C'est dans cette commune d'Ardèche que le ministre du Travail est né, qu'il a été élu conseiller régional, député et maire. Mais depuis qu'il porte la réforme des retraites du gouvernement, Olivier Dussopt a les oreilles qui sifflent.
Article rédigé par Raphaël Godet - Envoyé spécial à Annonay (Ardèche)
France Télévisions
Publié Mis à jour
Temps de lecture : 6 min
La manifestation contre la réforme des retraites à Annonay (Ardèche), le 11 février 2023. (RAPHAEL GODET / FRANCEINFO)

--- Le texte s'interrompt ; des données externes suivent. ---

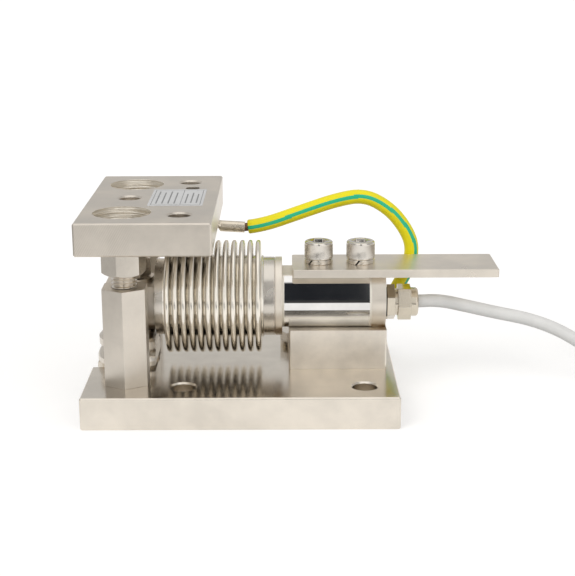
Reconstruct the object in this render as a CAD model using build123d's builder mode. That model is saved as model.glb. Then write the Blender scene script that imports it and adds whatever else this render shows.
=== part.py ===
from build123d import *
import math
import os

# Weighing module: a bellows-sealed bending beam load cell between a base plate and a top plate.
# Millimetres. The origin is the centre of the base plate's underside, +Z is up, and +X runs along
# the load cell from its free end to its cable.

# Base plate
base_length = 170.0
base_depth = 132.0
base_thickness = 18.0
edge_break = 0.8
base_hole_diameter = 13.5
hole_bevel = 0.9
base_hole_spacing_x = 98.0
base_hole_spacing_y = 95.0
base_hole_centre_x = 17.8
slot_upper_width = 28.0
slot_upper_depth = 5.0
slot_lower_width = 18.0

# Fits
thread_gap = 0.1
clearance_gap = 0.5

# Spacer block under the clamped end
spacer_start_x = 26.0
spacer_length = 54.5
spacer_depth = 38.0
spacer_height = 22.5

# Load cell body
clamped_diameter = 38.0
clamped_flat_height = 30.0
clamped_start_x = 22.3
clamped_end_x = 80.0
shoulder_diameter = 44.4
shoulder_length = 4.2
weld_groove = 0.5
spigot_diameter = 30.0
beam_width = 20.0
beam_height = 26.0
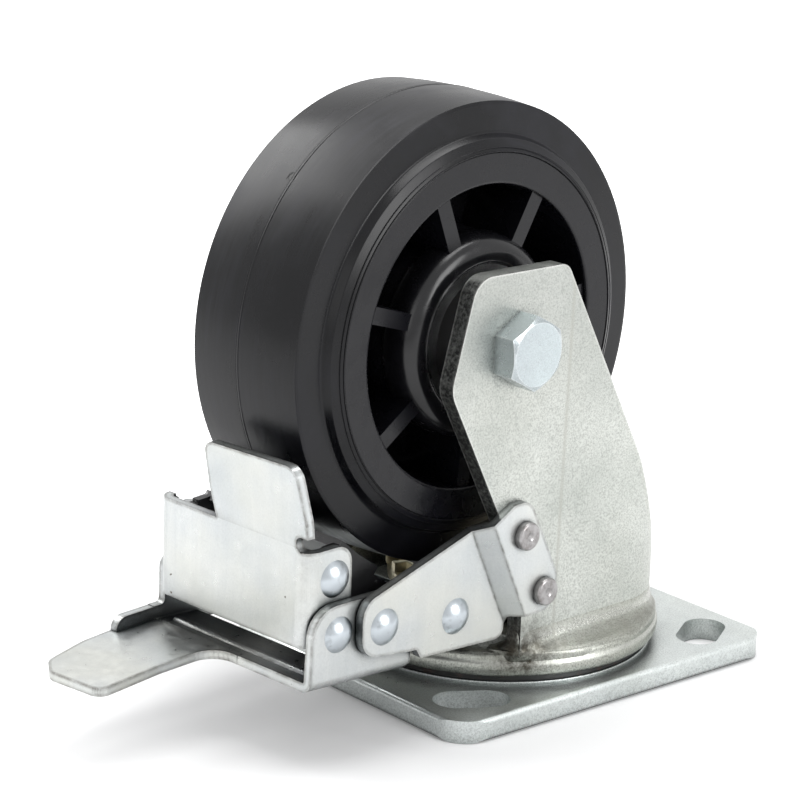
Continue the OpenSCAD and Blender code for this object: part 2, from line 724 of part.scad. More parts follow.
// Upper channel with its ears and the release tab
tab_front_x = -101.3;
tab_low_z = 32.5;
tab_web_top = 59.6;
ear_top = 58.4;
ear_rear_x = -85.4;
tab_bend_r = 4.5;
notch_low_z = ear_top;
notch_high_z = 62.8;

module tab_channel() {
    intersection() {
        translate([tab_front_x, 0, tab_low_z]) rotate([0, 0, -90]) linear_extrude(60)
            channel_section(ear_y, 60, brake_t, tab_bend_r);
        union() {
            side_plate(rounded([
                [tab_front_x - 1, tab_low_z, 0], [ear_rear_x, tab_low_z, 3], [ear_rear_x, ear_top, 5],
                [tab_front_x + tab_bend_r, ear_top, 1], [tab_front_x + tab_bend_r, tab_web_top, 0],
                [tab_front_x - 1, tab_web_top, 0]]), -ear_y - 1, ear_y + 1);
        }
    }
}

module release_tab() {
    color([0.85, 0.88, 0.9]) on_fork() difference() {
        union() {
            tab_channel();
            // the web runs on up into the leaning tab
            translate([tab_front_x, 0, tab_web_top]) rotate([0, -tab_lean, 0])
                translate([0, 0, -0.6]) rotate([90, 0, 90]) linear_extrude(brake_t) polygon(rounded([
                    [-ear_y + tab_w - 2.4, -0.6, 0], [-ear_y + tab_w - 0.2, 9, 12],
                    [-ear_y + tab_w + 1, tab_h, 3], [-ear_y + 2.8, tab_h + 1.1, 4.5],
                    [-ear_y - 0.4, tab_h * 0.37, 4], [-ear_y - 0.4, -0.6, 0]], 8));
        }
        // the left ear is cut round its rivet
        translate([0, ear_y + 1, 0]) rotate([90, 0, 0]) linear_extrude(brake_t + 2) difference() {
            translate([tab_front_x + 5.5, tab_pivot.y]) square(12);
            translate(tab_pivot) circle(6.2);
        }
        // relief notch between the tab and the right ear
        translate([tab_front_x - 6, -ear_y - 1, notch_low_z]) cube([12, 3, notch_high_z - notch_low_z]);
        translate([tab_front_x - 6, -ear_y + 2, (notch_low_z + notch_high_z) / 2])
            rotate([0, 90, 0]) cylinder(d = notch_high_z - notch_low_z, h = 12);
        rod(link_pivot, rivet_r + fit_clearance, -60, 60);
        rod(tab_pivot, rivet_r + fit_clearance, -60, 60);
    }
}

// Black brake lever, two side plates with the curved shoe between them and the lock tooth behind
shoe_t = 2.5;
shoe_from = 221;
shoe_to = 235.5;
tooth_x = -ring_r + 1.7;
tooth_w = notch_w - 1.6;
tooth_gap = 0.7;
tooth_h = 2.2;
lever_eye_r = 6.2;
cross_z = ring_top + tooth_gap + tooth_h;
lever_strap = rounded([
    [-91.3, 42.7, 0], [-76, 38.4, 8], [-66, 33.2, 8], [lever_pivot.x, lever_pivot.y - 6.4, 6],
    [-40, 29.2, 6], [tooth_x - 1.3, cross_z, 0], [tooth_x + 1.3, cross_z, 0.5],
    [tooth_x + 1.3, 37, 2], [lever_pivot.x + 2, 38.2, 8], [-67.9, 42, 6], [-82, 51.8, 4],
    [-86, 57.6, 2], [-91.3, 57.3, 0]], 6);

module pie(r, from, to) {
    polygon([[0, 0], r * [cos(from), sin(from)], r * [cos((from + to) / 2), sin((from + to) / 2)] * 1.1,
        r * [cos(to), sin(to)]]);
}

// The shoe's plate follows the tread when the lever is swung to its stop
module shoe() {
    shoe_r = wheel_r + shoe_gap;
    translate([lever_pivot.x, lever_y, lever_pivot.y]) rotate([90, 0, 0]) linear_extrude(2 * lever_y)
        rotate(lever_travel) translate(axle - lever_pivot) intersection() {
            difference() {
                circle(shoe_r + shoe_t, $fn = 360);
                circle(shoe_r, $fn = 360);
            }
            pie(2 * shoe_r, shoe_from, shoe_to);
        }
}

module brake_lever() {
    color([0.07, 0.07, 0.075]) on_fork() difference() {
        union() {
            both_sides() {
                side_plate(lever_strap, -lever_y, -lever_in_y);
                rod(tab_pivot, lever_eye_r, -lever_y, -lever_in_y);
            }
            shoe();
            // cross plate behind the pivot, with the lock tooth under its middle
            translate([tooth_x - 1.3, -lever_y + eps, cross_z]) cube([2.6, 2 * lever_y - 2 * eps, 4]);
            translate([tooth_x - 1.3, -tooth_w / 2, cross_z - tooth_h]) cube([2.6, tooth_w, tooth_h + 1]);
        }
        rod(lever_pivot, rivet_r + fit_clearance, -60, 60);
        rod(tab_pivot, rivet_r + open_pivot_clearance, -60, 60);
    }
}

top_plate();
king_pin();
king_pin_nut();
race_cup();
lock_ring();
fork();
load_balls();
retaining_balls();
dust_seal();
axle_bolt();
axle_nut();
axle_sleeve();
spacer_right();
spacer_left();
bearing_inner_right();
bearing_inner_left();
bracket_arm_right();
bracket_arm_left();
bracket_rivets();
pedal_rivets();
lever_pin();
lever_bushes();
pedal();
link_rivets();
release_tab();
tab_rivets();
brake_lever();
wheel_core();
tyre();
bearing_outer_right();
bearing_outer_left();
bearing_balls();
bearing_seals();
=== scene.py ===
import json
import math
import random

import bmesh
import bpy
from mathutils import Matrix, Vector

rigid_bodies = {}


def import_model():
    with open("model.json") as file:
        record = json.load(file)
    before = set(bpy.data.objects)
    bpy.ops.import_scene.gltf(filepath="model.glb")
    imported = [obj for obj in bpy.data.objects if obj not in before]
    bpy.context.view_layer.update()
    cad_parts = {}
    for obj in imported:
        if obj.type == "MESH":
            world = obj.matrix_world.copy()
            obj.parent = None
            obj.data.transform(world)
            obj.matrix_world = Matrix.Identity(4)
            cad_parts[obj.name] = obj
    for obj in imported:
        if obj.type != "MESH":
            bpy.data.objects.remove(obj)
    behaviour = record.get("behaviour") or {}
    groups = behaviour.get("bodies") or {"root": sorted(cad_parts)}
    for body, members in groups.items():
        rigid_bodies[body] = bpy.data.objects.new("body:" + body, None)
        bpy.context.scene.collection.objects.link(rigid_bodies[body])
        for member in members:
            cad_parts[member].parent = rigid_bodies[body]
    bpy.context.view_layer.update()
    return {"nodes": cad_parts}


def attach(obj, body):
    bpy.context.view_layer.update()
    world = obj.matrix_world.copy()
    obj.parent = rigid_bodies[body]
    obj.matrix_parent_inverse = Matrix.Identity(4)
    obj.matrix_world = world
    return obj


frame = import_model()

for left_over in [o for o in bpy.data.objects if o.name in ("Cube", "Light", "Camera")]:
    bpy.data.objects.remove(left_over)

# Studio: the castor stands on its mounting plate on a white table, seen from its braked front
# corner through a long lens. The table is pale and keeps the object's soft shadow, with painted
# shade near the castor. Four soft lamps light it, the strongest from above.
view_from = Vector((-0.58605, -0.62693, 0.33027))
view_right = Vector((0.75927, -0.64989, 0.03399))
view_up = Vector((0.16225, 0.23963, 0.95721))
view_back = Vector((-0.63022, -0.72127, 0.28739))
camera_data = bpy.data.cameras.new("camera")
camera_data.lens = 144
camera_data.sensor_width = 36
camera_data.clip_start = 0.01
camera = bpy.data.objects.new("camera", camera_data)
bpy.context.scene.collection.objects.link(camera)
camera.matrix_world = Matrix.Translation(view_from) @ Matrix((
    (view_right.x, view_up.x, view_back.x, 0),
    (view_right.y, view_up.y, view_back.y, 0),
    (view_right.z, view_up.z, view_back.z, 0),
    (0, 0, 0, 1)))
bpy.context.scene.camera = camera
bpy.context.scene.view_settings.view_transform = "Standard"


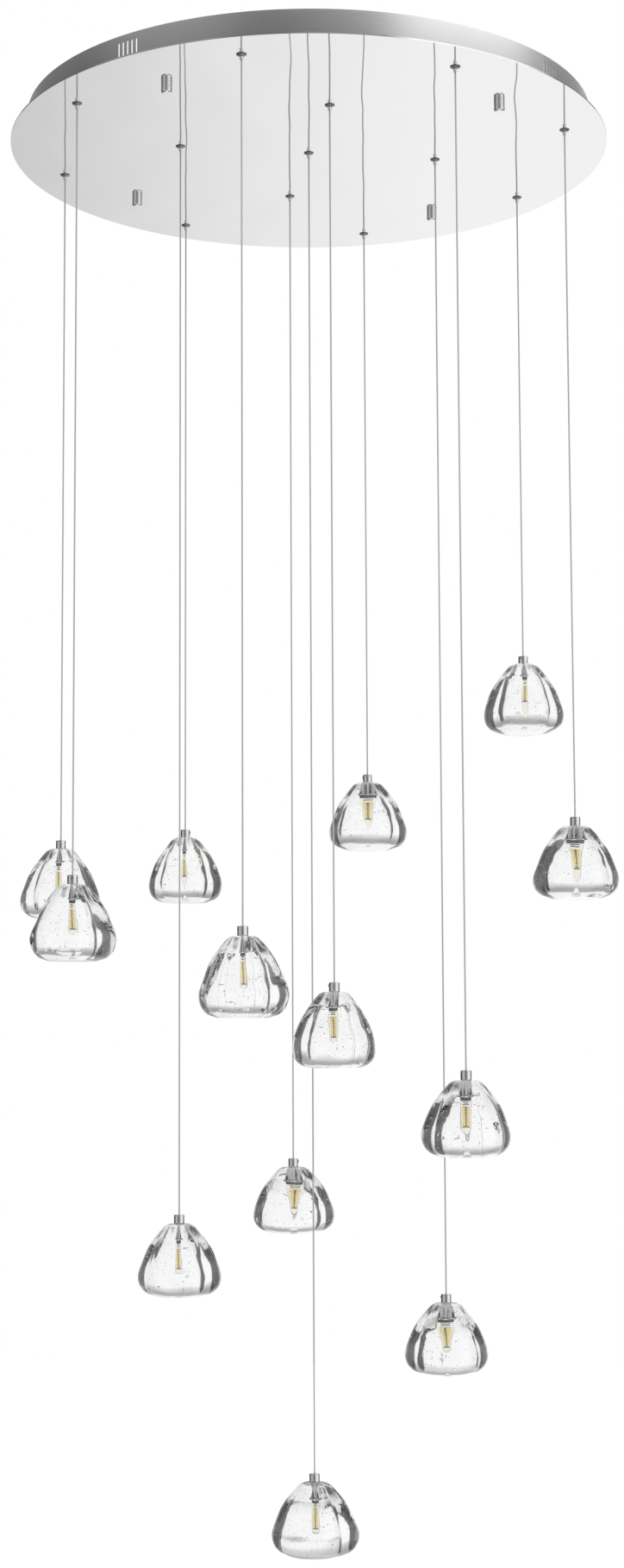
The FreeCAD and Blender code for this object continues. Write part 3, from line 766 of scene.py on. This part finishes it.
def lens_wave(angles, down_share, reach, crease_share, half, above, below):
    """A change of the front lobe, as a share of its crest, that makes what stands in the middle look
    the wanted number of times as wide. A sight line to the edge of the wanted width must be bent
    to the real edge. With b that bend and n the index, the surface has to face away from the
    front by the angle whose tangent is n sin b / (n cos b - 1). One minus the cosine of a
    multiple of the angle is added to the lobe, with the height that gives this slope there. High
    up the wall leans, so a ray gets to the middle sooner and has to be bent more."""
    blend = np.clip((down_share - LENS_SPAN[0]) / (LENS_SPAN[1] - LENS_SPAN[0]), 0, 1)
    blend = blend * blend * (3 - 2 * blend)
    times = above + (below - above) * blend
    real = (SEEN_HALF_WIDTHS[0] + (SEEN_HALF_WIDTHS[1] - SEEN_HALF_WIDTHS[0]) * blend) / reach
    seen = np.minimum(real * times, WIDEST_SEEN)
    angle = np.arcsin(seen)
    way = (WAY_ABOVE + (1 - WAY_ABOVE) * blend) * np.cos(angle)
    bend = np.arctan2(seen - seen / times, way)
    facing = np.arctan2(GLASS_INDEX * np.sin(bend), GLASS_INDEX * np.cos(bend) - 1)
    offset = (1 - crease_share ** 2) / (2 * (1 - crease_share * math.cos(half)))
    circle = np.arcsin(seen / (1 - offset))
    waves = np.where(facing > circle, WIDER_WAVES, NARROWER_WAVES)
    height = (np.tan(facing - angle) - np.tan(circle - angle)) / (waves * np.sin(waves * angle))
    waves, height = waves[:, None], height[:, None]
    return -height * (1 - np.cos(waves * angles)) * (np.abs(angles) < 2 * np.pi / waves)


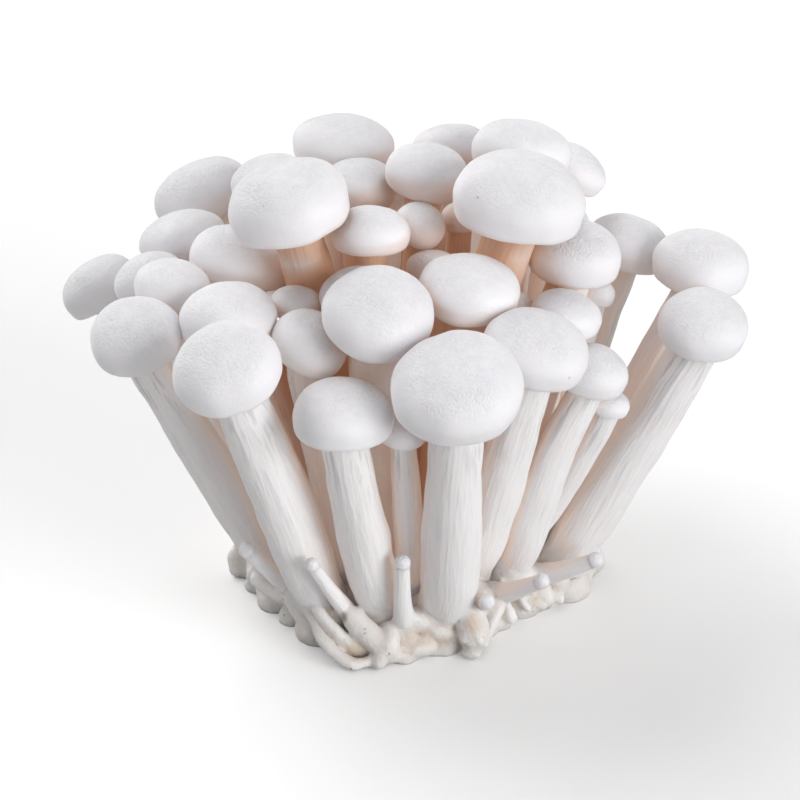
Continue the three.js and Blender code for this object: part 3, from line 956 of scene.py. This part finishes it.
def table_top(tree):
    seen = tree.add("ShaderNodeLightPath")["Is Camera Ray"]
    shade = tree.blend(seen, TABLE_GREY, TABLE_WHITE)
    matt = tree.add("ShaderNodeBsdfDiffuse", None, {"Color": shade})["BSDF"]
    inputs = {"Color": (1, 1, 1, 1), "Strength": seen * TABLE_LIFT}
    lift = tree.add("ShaderNodeEmission", None, inputs)["Emission"]
    return tree.add("ShaderNodeAddShader", None, {0: matt, 1: lift})["Shader"]


floor.data.materials.append(finish("table_top", table_top))

# ---------------------------------------------------------------- light
# A white room fills the shadows. One wide lamp stands low on the right in front, and two stand behind on
# the left, one above the other, which give the caps their bright rims.

ROOM = 0.42
SPREAD = 40  # degrees across, as seen from the bunch

world = bpy.data.worlds.new("room")
world.use_nodes = True
world.node_tree.nodes.clear()
tree = Tree(world.node_tree)
path = tree.add("ShaderNodeLightPath")
shows = path["Is Camera Ray"].math("MAXIMUM", path["Is Camera Ray"], path["Is Glossy Ray"])
shows = shows.math("MAXIMUM", shows, path["Is Transmission Ray"])
strength = ROOM + shows * (1 - ROOM)
inputs = {"Color": (1, 1, 1, 1), "Strength": strength}
backdrop = tree.add("ShaderNodeBackground", None, inputs)["Background"]
tree.add("ShaderNodeOutputWorld", None, {"Surface": backdrop})
bpy.context.scene.world = world


def wide_lamp(name, strength, turn, height):
    """A lamp that stands so many degrees round to the right of the camera and above the table."""
    turn, height = math.radians(turn), math.radians(height)
    lamp = bpy.data.lights.new(name, "SUN")
    lamp.energy = math.pi * strength
    lamp.angle = math.radians(SPREAD)
    stand = bpy.data.objects.new(name, lamp)
    flat = math.cos(height)
    place = Vector((math.sin(turn) * flat, -math.cos(turn) * flat, math.sin(height)))
    stand.rotation_euler = place.to_track_quat("Z", "Y").to_euler()
    bpy.context.scene.collection.objects.link(stand)


wide_lamp("key", 0.72, 50, 12)
wide_lamp("rim", 0.36, -150, 20)
wide_lamp("left", 0.34, -120, 50)

bpy.context.scene.view_settings.view_transform = "Standard"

Raphaël Foïs a monté d'un coup le volume de la sono pile à ce moment-là. "Et maintenant, une chanson que vous connaissez tous : 'L'Opportuniste' de Jacques Dutronc ! Pour quelqu'un qui a aussi bien retourné sa veste que notre Olivier Dussopt, c'est idéal, n'est-ce pas ?" La foule exulte, reprend les paroles en levant les bras. Le secrétaire de l'Union locale CGT d'Annonay est content de sa trouvaille. Et pour cause : c'est dans cette commune d'Ardèche, située à 70 km au sud de Lyon, que l'actuel ministre du Travail est né il y a 44 ans, qu'il a été élu conseiller régional, puis député, puis maire. Mais depuis qu'il porte la réforme des retraites du gouvernement, l'enfant du pays a les oreilles qui sifflent.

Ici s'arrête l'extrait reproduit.